Counterfactual Data Augmentation with Denoising Diffusion for Graph Anomaly Detection
Chunjing Xiao, Shikang Pang, Xovee Xu, Xuan Li, Goce Trajcevski, Fan Zhou
TL;DR
CAGAD introduces an unsupervised counterfactual data augmentation framework to improve graph anomaly detection by targeting the neighborhood aggregation of heterophilic nodes. It combines a graph pointer neural network to identify heterophilic nodes with a DDPM-based anomaly generator to translate selected neighbors into anomalous ones, producing counterfactual node representations via a counterfactual GNN. The approach yields measurable improvements over strong baselines across four datasets and remains applicable to test data without labeled anomalies. The work connects to GNNs and causal representation learning by treating neighborhood manipulation as an intervention that promotes invariance and discriminability of anomalous signals. Overall, CAGAD advances graph anomaly detection by leveraging unsupervised counterfactual augmentation to mitigate over-smoothing and class-imbalance effects.
Abstract
A critical aspect of Graph Neural Networks (GNNs) is to enhance the node representations by aggregating node neighborhood information. However, when detecting anomalies, the representations of abnormal nodes are prone to be averaged by normal neighbors, making the learned anomaly representations less distinguishable.
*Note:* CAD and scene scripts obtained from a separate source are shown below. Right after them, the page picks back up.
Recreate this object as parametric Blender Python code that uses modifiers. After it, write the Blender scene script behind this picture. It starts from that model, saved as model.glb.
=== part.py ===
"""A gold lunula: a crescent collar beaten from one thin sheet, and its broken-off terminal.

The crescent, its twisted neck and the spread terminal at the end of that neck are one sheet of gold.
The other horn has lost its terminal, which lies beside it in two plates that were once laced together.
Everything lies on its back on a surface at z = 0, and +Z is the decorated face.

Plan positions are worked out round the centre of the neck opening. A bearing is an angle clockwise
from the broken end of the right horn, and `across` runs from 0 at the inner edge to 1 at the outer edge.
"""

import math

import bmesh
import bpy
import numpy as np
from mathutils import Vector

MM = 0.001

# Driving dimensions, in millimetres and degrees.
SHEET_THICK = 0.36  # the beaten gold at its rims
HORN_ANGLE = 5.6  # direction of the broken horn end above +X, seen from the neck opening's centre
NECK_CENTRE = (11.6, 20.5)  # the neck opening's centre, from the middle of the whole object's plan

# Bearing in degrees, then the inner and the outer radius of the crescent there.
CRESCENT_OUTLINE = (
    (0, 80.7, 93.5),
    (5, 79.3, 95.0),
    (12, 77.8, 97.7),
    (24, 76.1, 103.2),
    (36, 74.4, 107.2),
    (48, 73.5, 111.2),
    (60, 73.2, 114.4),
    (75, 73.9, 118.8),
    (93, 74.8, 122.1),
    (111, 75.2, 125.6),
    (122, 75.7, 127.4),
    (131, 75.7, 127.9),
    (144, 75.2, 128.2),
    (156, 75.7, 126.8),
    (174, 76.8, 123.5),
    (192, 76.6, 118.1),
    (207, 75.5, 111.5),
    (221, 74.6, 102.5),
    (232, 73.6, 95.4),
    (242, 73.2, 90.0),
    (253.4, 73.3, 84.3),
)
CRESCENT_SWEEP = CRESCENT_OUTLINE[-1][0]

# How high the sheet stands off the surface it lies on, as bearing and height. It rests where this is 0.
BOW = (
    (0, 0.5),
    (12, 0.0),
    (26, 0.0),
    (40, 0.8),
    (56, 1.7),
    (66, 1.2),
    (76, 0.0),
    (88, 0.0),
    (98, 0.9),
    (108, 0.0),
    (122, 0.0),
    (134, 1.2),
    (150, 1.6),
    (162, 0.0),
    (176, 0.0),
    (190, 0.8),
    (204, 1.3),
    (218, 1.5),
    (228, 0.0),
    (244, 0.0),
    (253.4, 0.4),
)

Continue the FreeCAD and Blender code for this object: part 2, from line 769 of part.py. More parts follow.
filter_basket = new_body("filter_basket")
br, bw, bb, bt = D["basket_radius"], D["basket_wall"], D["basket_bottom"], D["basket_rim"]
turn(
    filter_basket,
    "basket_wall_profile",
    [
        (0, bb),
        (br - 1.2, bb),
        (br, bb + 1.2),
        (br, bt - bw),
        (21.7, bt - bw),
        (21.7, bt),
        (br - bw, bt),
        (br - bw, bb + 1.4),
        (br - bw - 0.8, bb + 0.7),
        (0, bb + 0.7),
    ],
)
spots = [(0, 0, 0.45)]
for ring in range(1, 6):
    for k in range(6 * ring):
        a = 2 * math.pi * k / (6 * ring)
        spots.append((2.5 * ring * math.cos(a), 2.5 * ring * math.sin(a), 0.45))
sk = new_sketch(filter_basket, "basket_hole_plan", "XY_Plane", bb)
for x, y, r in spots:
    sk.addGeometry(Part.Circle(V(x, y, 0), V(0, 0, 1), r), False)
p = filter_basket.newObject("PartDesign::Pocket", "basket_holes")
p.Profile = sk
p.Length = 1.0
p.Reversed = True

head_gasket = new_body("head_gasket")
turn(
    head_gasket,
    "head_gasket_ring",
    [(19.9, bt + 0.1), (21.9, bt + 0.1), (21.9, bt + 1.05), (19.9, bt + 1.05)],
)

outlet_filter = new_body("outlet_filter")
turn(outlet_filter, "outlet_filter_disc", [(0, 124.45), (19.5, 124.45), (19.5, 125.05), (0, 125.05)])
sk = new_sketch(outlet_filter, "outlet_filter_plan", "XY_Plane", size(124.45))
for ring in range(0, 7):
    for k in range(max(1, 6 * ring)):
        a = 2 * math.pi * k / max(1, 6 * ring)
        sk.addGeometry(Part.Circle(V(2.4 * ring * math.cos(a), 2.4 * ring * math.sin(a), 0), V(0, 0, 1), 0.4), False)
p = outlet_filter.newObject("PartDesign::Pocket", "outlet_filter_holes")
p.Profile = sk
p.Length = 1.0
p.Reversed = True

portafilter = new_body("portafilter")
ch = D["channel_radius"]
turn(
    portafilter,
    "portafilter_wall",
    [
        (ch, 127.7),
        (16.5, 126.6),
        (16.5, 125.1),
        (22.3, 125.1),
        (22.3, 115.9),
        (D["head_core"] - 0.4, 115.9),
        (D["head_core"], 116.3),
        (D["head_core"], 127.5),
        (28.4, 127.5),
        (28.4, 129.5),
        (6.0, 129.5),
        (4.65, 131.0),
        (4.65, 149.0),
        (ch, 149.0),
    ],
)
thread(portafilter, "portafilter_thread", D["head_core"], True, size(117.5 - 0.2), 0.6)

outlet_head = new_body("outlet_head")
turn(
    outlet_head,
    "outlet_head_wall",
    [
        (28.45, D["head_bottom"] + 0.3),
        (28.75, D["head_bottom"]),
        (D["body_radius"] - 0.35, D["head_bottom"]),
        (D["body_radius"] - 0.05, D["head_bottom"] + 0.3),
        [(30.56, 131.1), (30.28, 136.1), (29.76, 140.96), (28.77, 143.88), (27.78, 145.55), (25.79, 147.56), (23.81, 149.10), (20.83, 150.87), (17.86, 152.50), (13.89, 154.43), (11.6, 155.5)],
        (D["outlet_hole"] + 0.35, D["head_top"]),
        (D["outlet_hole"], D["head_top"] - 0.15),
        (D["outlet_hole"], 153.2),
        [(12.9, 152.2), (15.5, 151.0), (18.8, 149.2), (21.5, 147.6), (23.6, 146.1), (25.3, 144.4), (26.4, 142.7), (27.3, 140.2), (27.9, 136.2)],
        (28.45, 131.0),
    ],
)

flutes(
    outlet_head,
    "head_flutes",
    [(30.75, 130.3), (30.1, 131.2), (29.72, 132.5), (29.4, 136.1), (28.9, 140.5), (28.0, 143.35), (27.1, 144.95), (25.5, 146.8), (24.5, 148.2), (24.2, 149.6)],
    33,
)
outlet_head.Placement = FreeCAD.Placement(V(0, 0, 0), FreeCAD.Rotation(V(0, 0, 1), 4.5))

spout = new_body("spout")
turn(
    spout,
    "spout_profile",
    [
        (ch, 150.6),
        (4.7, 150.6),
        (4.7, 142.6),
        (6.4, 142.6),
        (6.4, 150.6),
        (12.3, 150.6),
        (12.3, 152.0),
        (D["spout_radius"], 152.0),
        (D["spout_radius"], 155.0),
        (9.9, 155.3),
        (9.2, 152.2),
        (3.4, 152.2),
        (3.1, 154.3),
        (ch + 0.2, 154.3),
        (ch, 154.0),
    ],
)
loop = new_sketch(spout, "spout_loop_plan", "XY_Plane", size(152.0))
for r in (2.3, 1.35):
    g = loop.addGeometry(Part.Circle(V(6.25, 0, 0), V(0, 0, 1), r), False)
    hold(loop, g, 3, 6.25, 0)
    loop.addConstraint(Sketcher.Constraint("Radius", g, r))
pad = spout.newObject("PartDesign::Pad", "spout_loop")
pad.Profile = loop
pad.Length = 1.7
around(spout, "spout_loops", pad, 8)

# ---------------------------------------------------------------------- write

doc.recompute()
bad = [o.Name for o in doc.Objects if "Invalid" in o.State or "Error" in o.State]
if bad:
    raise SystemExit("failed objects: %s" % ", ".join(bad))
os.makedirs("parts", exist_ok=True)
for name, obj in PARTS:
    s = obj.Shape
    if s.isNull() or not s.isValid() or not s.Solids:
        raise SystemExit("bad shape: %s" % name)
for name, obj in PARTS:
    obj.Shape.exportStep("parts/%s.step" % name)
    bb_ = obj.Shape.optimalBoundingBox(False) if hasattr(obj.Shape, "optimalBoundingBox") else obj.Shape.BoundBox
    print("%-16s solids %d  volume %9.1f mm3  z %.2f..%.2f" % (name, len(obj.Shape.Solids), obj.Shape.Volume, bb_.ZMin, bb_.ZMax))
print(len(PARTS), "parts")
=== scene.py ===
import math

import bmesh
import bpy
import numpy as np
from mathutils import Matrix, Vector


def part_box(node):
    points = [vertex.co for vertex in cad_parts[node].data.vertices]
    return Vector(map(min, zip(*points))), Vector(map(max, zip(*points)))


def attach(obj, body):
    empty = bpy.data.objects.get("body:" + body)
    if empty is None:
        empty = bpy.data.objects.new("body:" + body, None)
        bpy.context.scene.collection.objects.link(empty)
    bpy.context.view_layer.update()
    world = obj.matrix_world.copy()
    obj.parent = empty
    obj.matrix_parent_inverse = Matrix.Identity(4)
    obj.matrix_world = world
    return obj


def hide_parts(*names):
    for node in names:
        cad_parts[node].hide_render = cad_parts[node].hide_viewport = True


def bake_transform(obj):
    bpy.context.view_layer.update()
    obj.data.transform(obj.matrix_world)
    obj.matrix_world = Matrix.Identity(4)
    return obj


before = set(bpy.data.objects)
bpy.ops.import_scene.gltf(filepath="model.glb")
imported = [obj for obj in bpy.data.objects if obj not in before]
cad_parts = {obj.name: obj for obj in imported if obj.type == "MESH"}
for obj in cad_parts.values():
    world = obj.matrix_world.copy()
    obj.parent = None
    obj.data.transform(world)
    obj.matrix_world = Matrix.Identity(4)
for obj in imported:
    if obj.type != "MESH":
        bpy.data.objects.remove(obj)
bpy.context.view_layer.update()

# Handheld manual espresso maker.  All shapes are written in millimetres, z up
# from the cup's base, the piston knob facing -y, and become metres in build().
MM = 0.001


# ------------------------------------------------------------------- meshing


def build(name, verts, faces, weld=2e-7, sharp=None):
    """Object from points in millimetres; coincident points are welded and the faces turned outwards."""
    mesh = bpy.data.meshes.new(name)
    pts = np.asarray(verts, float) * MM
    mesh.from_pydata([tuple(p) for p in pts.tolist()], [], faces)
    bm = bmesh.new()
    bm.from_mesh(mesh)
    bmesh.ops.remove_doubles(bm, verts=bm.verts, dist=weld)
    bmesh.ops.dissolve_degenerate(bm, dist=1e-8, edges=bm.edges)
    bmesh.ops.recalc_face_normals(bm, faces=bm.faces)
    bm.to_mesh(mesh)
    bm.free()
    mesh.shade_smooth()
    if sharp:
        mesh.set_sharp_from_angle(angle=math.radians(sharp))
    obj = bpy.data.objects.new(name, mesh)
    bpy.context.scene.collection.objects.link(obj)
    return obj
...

To tackle this issue, we propose CAGAD -- an unsupervised Counterfactual data Augmentation method for Graph Anomaly Detection -- which introduces a graph pointer neural network as the heterophilic node detector to identify potential anomalies whose neighborhoods are normal-node-dominant. For each identified potential anomaly, we design a graph-specific diffusion model to translate a part of its neighbors, which are probably normal, into anomalous ones. At last, we involve these translated neighbors in GNN neighborhood aggregation to produce counterfactual representations of anomalies. Through aggregating the translated anomalous neighbors, counterfactual representations become more distinguishable and further advocate detection performance. The experimental results on four datasets demonstrate that CAGAD significantly outperforms strong baselines, with an average improvement of 2.35% on F1, 2.53% on AUC-ROC, and 2.79% on AUC-PR.